I ought to mention, among his other vanities, that he had the ambition to be an author; and he compiled a folio volume of decisions in criminal cases, which are of no value whatever except to make us laugh at some of the silly egotisms with which they abound.[76]
CHAPTER XII.
WILLIAM SCROGGS.
It was positively asserted in his lifetime, and it has been often repeated since, that Scroggs was the son of a butcher, and that he was so cruel as a judge because he had been himself accustomed to kill calves and lambs when he was a boy. Yet it is quite certain that this solution of Scroggs’s taste for blood is a pure fiction, for he was born and bred a gentleman. His father was a squire, of respectable family and good estate, in Oxfordshire. Young Scroggs was several years at a grammar school, and he took a degree with some credit in the University of Oxford, having studied first at Oriel, and then at Pembroke College. He was intended for the church, and, in quiet times, might have died respected as a painstaking curate, or as Archbishop of Canterbury. But, the civil war breaking out while he was still under age, he enlisted in the king’s cause, and afterwards commanded a troop of horse, which did good service in several severe skirmishes. Unfortunately, his morals did not escape the taint which distinguished both men and officers on the Cavalier side. The dissolute habits he had contracted unfitted him entirely for the ecclesiastical profession, and he was advised to try his luck in the law. He had a quick conception, a bold manner, and an enterprising mind; and prophecies were uttered of his great success if he should exchange the cuirass for the long robe. He was entered as a student at Gray’s Inn, and he showed that he was capable, by short fits, of keen application; but his love of profligacy and of expense still continued, and both his health and his finances suffered accordingly.
However, he contrived to be called to the bar; and some of his pot companions being attorneys, they occasionally employed him in causes likely to be won by a loud voice and an unscrupulous appeal to the prejudices of the jury. He practised in the King’s Bench, where, although he now and then made a splashy speech, his business by no means increased in the same ratio as his debts. “He was,” says Roger North, “a great voluptuary, his debaucheries egregious, and his life loose; which made the Lord Chief Justice Hale detest him.” Thinking that he might have a better chance in the Court of Common Pleas, where the men in business were very old and dull, he took the degree of the coif, and he was soon after made a King’s Serjeant. Still, however, he kept company with Ken, Guy, and the high-court rakes, and his clients could not depend upon him. His visage being comely, and his speech witty and bold, he was a favorite with juries, and sometimes carried off wonderful verdicts; but, when he ought to have been consulting his chamber in Serjeants’ Inn, he was in a tavern or gaming house, or worse place, near St. James’s Palace. Thus his gains were unsteady, and the fees which he received were speedily spent in dissipation, so that he fell into a state of great pecuniary embarrassment. On one occasion, he was arrested by a creditor in Westminster Hall as he was about to enter his coach. The process being out of the King’s Bench, he complained to that court of a breach of his privileges as a serjeant; but Lord Chief Justice Hale refused to discharge him.

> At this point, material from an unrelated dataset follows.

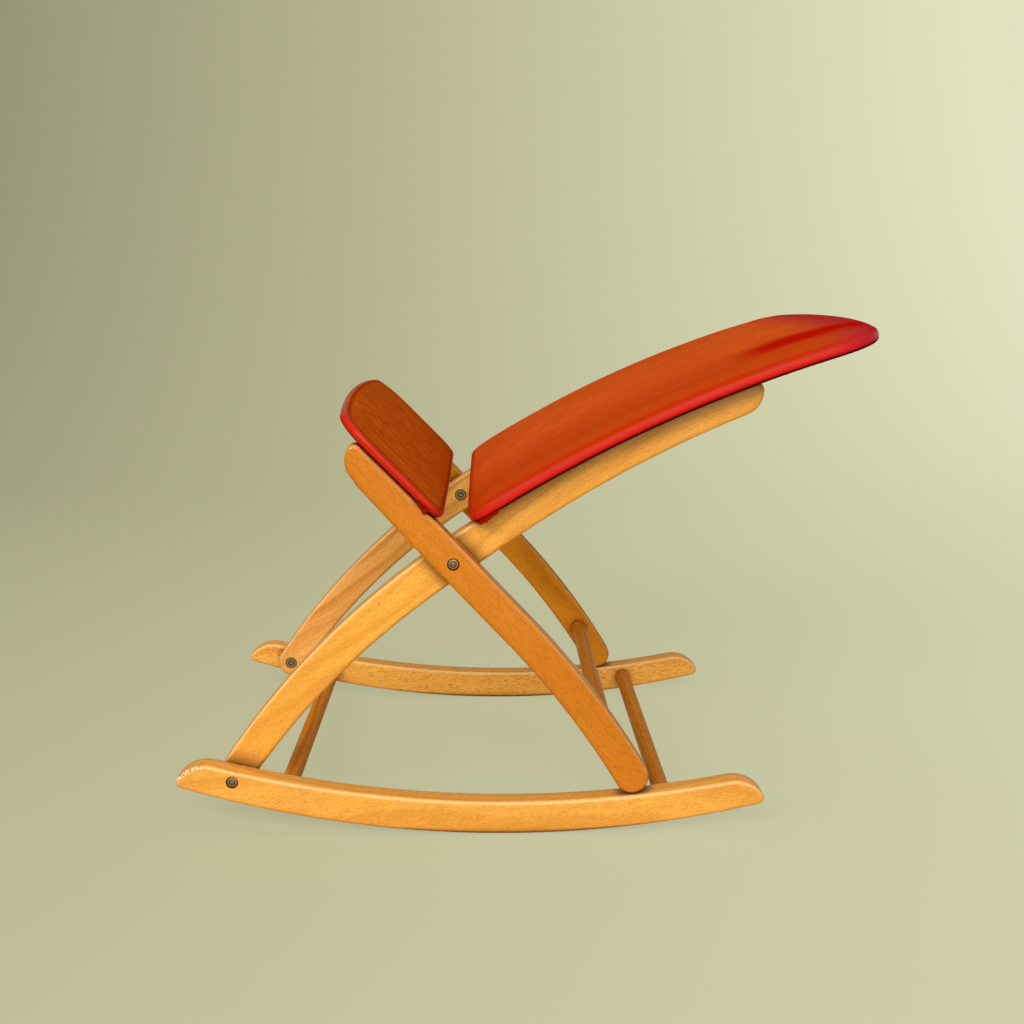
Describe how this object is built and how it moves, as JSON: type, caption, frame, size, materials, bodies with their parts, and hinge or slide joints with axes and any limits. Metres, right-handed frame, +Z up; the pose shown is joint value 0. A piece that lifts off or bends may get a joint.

Meanwhile, Serjeant Scroggs was in high favor with Lord Shaftesbury’s enemies, who, on the commitment of that turbulent leader to the Tower for breach of privilege, had gained a temporary advantage over him. Through the agency of Chiffinch, superintendent of the secret intrigues of every description which were carried on at Whitehall,[77] he had been introduced to Charles II., and the merry monarch took pleasure in his licentious conversation. What was of more importance to his advancement, he was recommended to the Earl of Danby, the reigning prime minister, as a man that might be useful to the government if he were made a judge. In consequence, on the 23d of October, 1676, he was knighted, and sworn in a justice of the Court of Common Pleas. Sir Allan Broderick, in a letter to “the Honorable Lawrence Hyde,” written a few days after, says, “Sir William Scroggs, on Monday, being admitted judge, made so excellent a speech that my Lord Northampton, then present, went from Westminster to Whitehall immediately, and told the king he had, since his happy restoration, caused many hundred sermons to be printed, and which together taught not the people half so much loyalty; therefore, as a sermon, desired his command to have it printed and published in all the market towns in England.”